Everyone knows this is true of their body, but they can't seem to accept it is true of the body politic as well.

Now, please don't get confused. Not using the word will not somehow make you a better person. It will not make you "good." It certainly won't make you "better" than other people.  And it certainly won't free or liberate you from the horrible conflicts that surround it. You will be called any number of different things in life that are hurtful and that will prompt you think, "well, if I get called this, then..." Don't. Hypocrisies will abound in any discussion of the term. Indeed, the hypocrisies that surround any critique of the term often generate even more insidious uses of the term. When I tell you not to use it, then, I am not handing you a magic talisman. I am just telling as your father what not to do with a single word.

That is, I am preaching what some call zero tolerance only to you, zero tolerance of yourself using the word.

But never think zero tolerance can work as a policy for others, one you or some institution can impose on others. There can't be a zero tolerance policy for history. History is, and you set up any institution or individual for failure if you ask them to stand athwart it, outside it, above it. No one is. And we will all fail at some point, just as our institutions that help us live will fail at points.

Indeed, attempts to purge or cleanse a wrong like this often redound on the very people who call for them in the heat of passion or what, for us, is the "heat of the media moment" -- something very different from very real human passion. So history shows if we can be bothered to look.

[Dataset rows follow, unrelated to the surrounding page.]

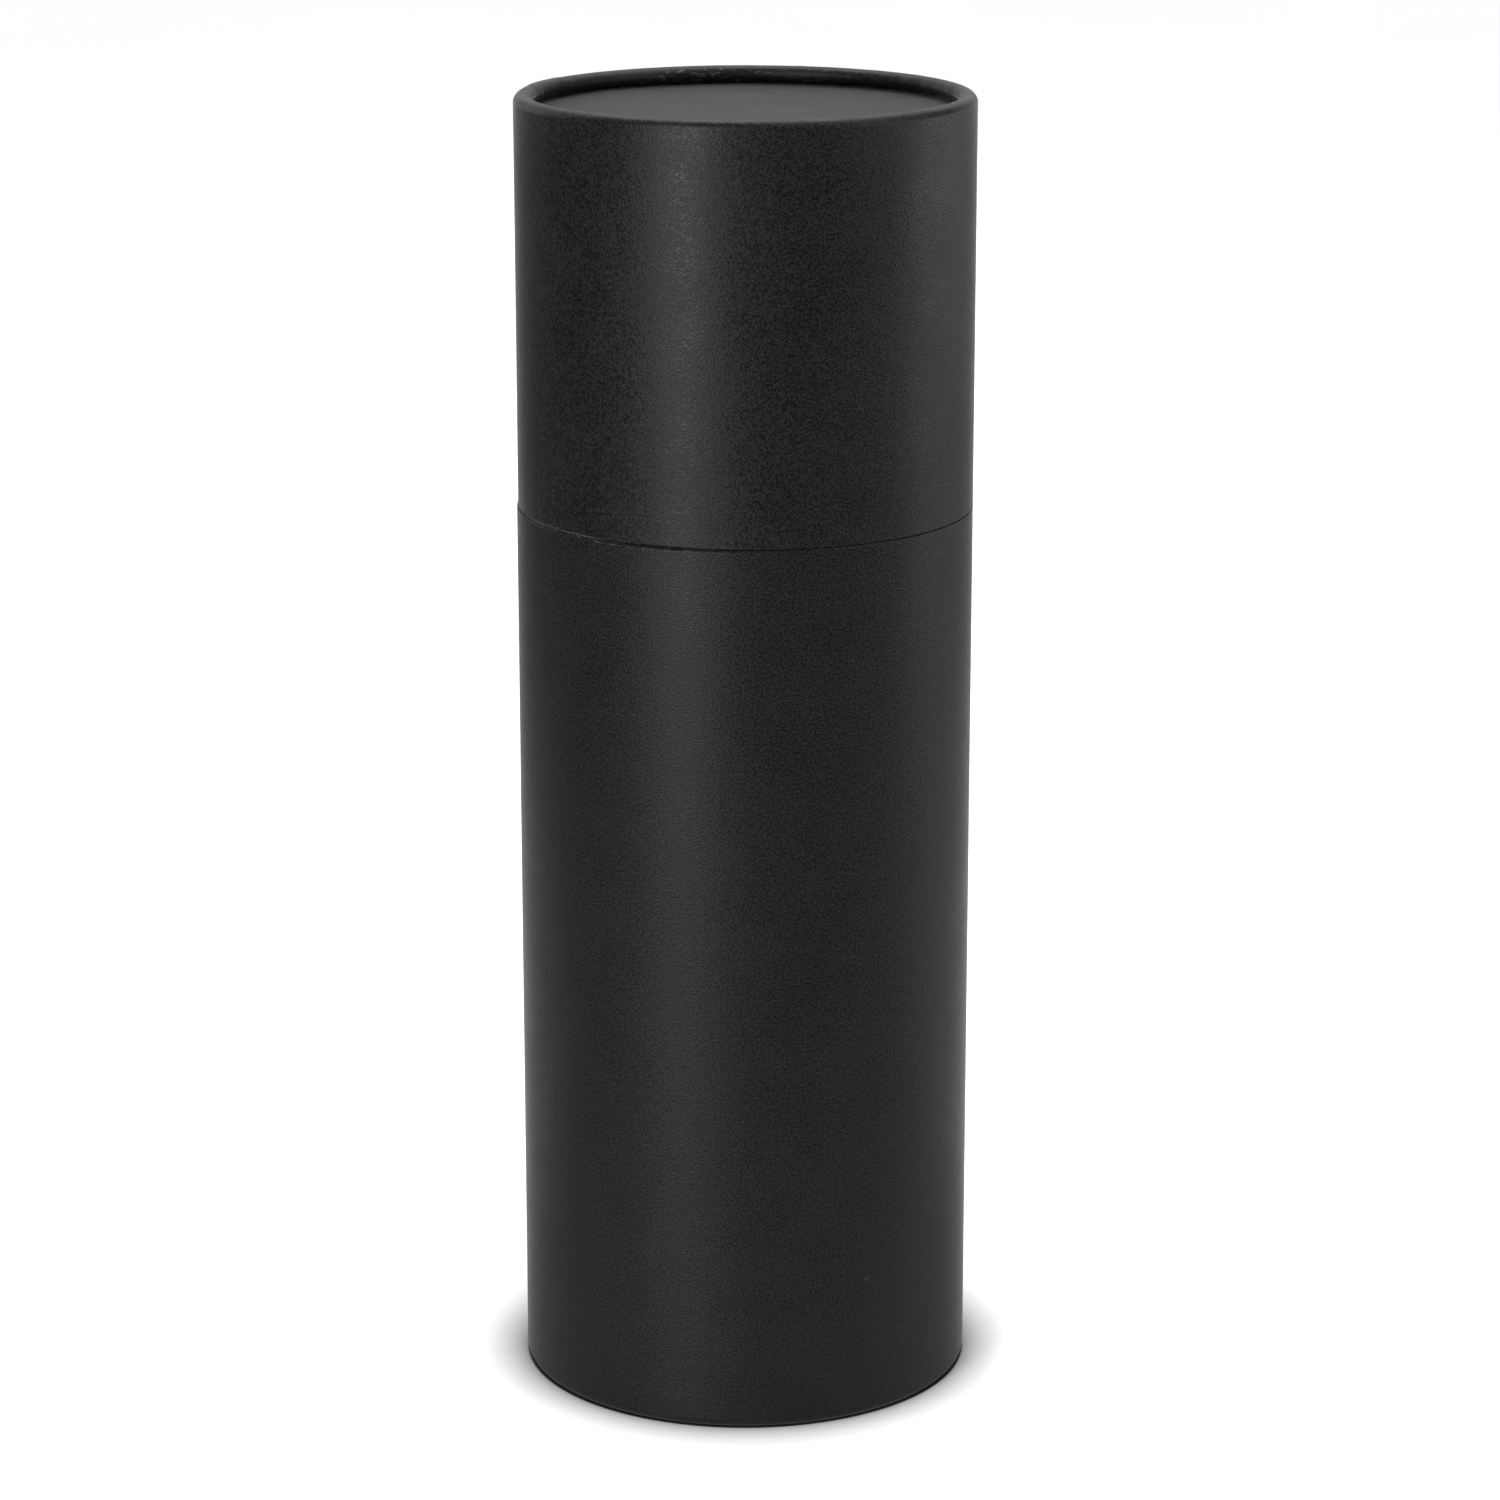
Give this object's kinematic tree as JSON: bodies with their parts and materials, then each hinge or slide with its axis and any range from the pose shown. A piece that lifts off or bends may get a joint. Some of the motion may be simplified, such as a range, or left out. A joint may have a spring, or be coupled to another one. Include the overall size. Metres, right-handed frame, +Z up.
{
  "type": "candle tube",
  "caption": "Round black paperboard candle tube with rolled rims, sunken end discs, an inner neck tube and a lid that lifts straight off.",
  "frame": {"origin": "centre of the foot, on the surface the tube stands on", "axes": "+Z up the tube's axis, towards the lid; the side that faces the viewer in the reference view is -Y"},
  "size_m": [0.08, 0.08, 0.23],
  "materials": {
    "black_cover_paper": "matt uncoated paper, fine fibres",
    "black_disc_paper": "matt uncoated paper, fine fibres",
    "black_neck_paper": "smooth matt paper",
    "tube_board": "raw grey board",
    "neck_board": "raw grey board",
    "disc_board": "raw grey board",
    "lining_paper": "natural kraft paper"
  },
  "bodies": {
    "base": {"base_cover_paper": "black_cover_paper", "base_tube": "tube_board", "base_lining_paper": "lining_paper", "base_bottom_paper": "black_disc_paper", "base_bottom_disc": "disc_board", "base_floor_lining": "lining_paper", "neck_tube": "neck_board", "neck_cover_paper": "black_neck_paper", "neck_lining_paper": "lining_paper"},
    "lid": {"lid_cover_paper": "black_cover_paper", "lid_tube": "tube_board", "lid_lining_paper": "lining_paper", "lid_top_paper": "black_disc_paper", "lid_top_disc": "disc_board", "lid_top_lining": "lining_paper"}
  },
  "joints": [
    {"name": "lid_lift", "type": "slide", "parent": "base", "child": "lid", "axis": [0, 0, 1], "range_m": [0, 0.06]}
  ]
}
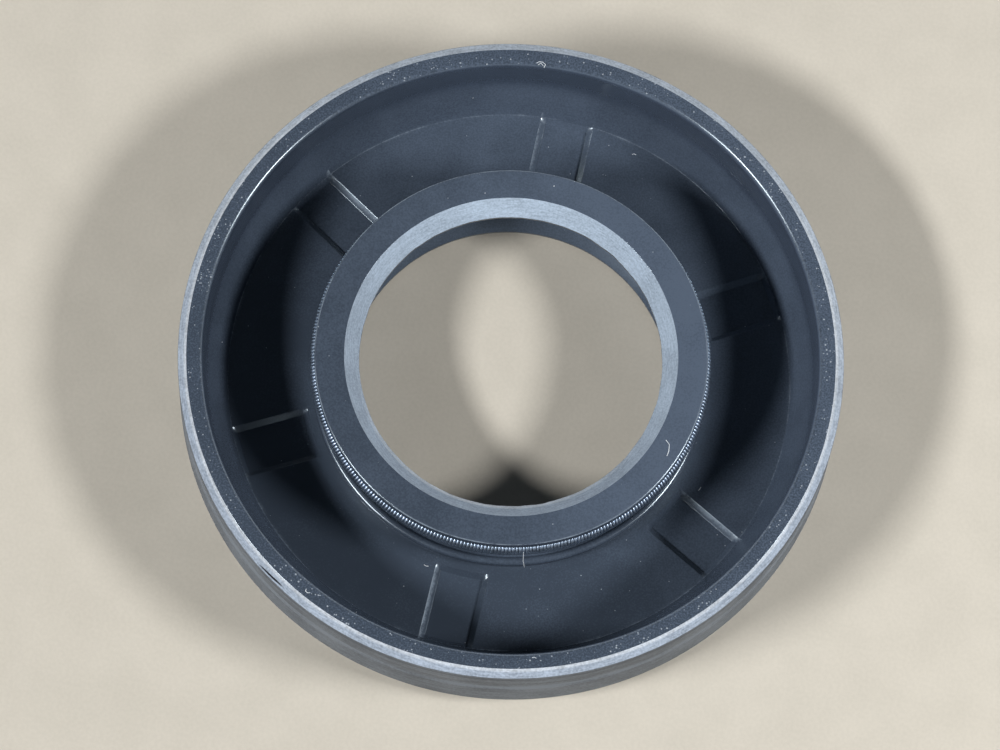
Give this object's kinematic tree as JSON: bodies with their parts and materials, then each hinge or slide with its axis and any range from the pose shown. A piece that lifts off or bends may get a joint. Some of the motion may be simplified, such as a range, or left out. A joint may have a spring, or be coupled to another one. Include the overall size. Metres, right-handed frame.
{
  "type": "rotary shaft seal",
  "caption": "Rubber-covered rotary shaft seal with a garter spring behind the sealing lip and a dust lip, pressed into a housing to hold oil around a shaft.",
  "frame": {"origin": "on the seal's axis, in the plane of the flat back face on the air side", "axes": "+Z along the axis towards the oil side, where the spring is; +X midway between two of the floor's pockets"},
  "size_m": [0.072, 0.072, 0.012],
  "materials": {
    "rubber": "matt moulded nitrile rubber, charcoal with a faint blue bloom",
    "ring_steel": "pressed sheet steel, phosphated",
    "spring_steel": "drawn spring wire, dull",
    "lint": "loose pale lint, hairs and dust that lie on the rubber"
  },
  "bodies": {
    "root": {"rubber_body": "rubber", "stiffening_ring": "ring_steel", "garter_spring": "spring_steel"}
  },
  "joints": []
}
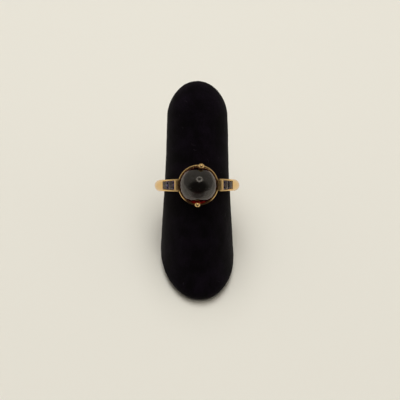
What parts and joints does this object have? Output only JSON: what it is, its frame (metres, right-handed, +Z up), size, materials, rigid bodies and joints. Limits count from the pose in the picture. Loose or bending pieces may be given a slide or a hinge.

Not using this word, however, will force you (and that is both my main concern and perhaps  the only point where I can exert some influence on history) in one small way to understand your place in history, the way history shapes all us, and the way history always will shape us.

I insist on this: this is one word you can't seize hold of -- no matter your wealth, your technology, your position of safety -- and master.

And for that understanding there really is no word.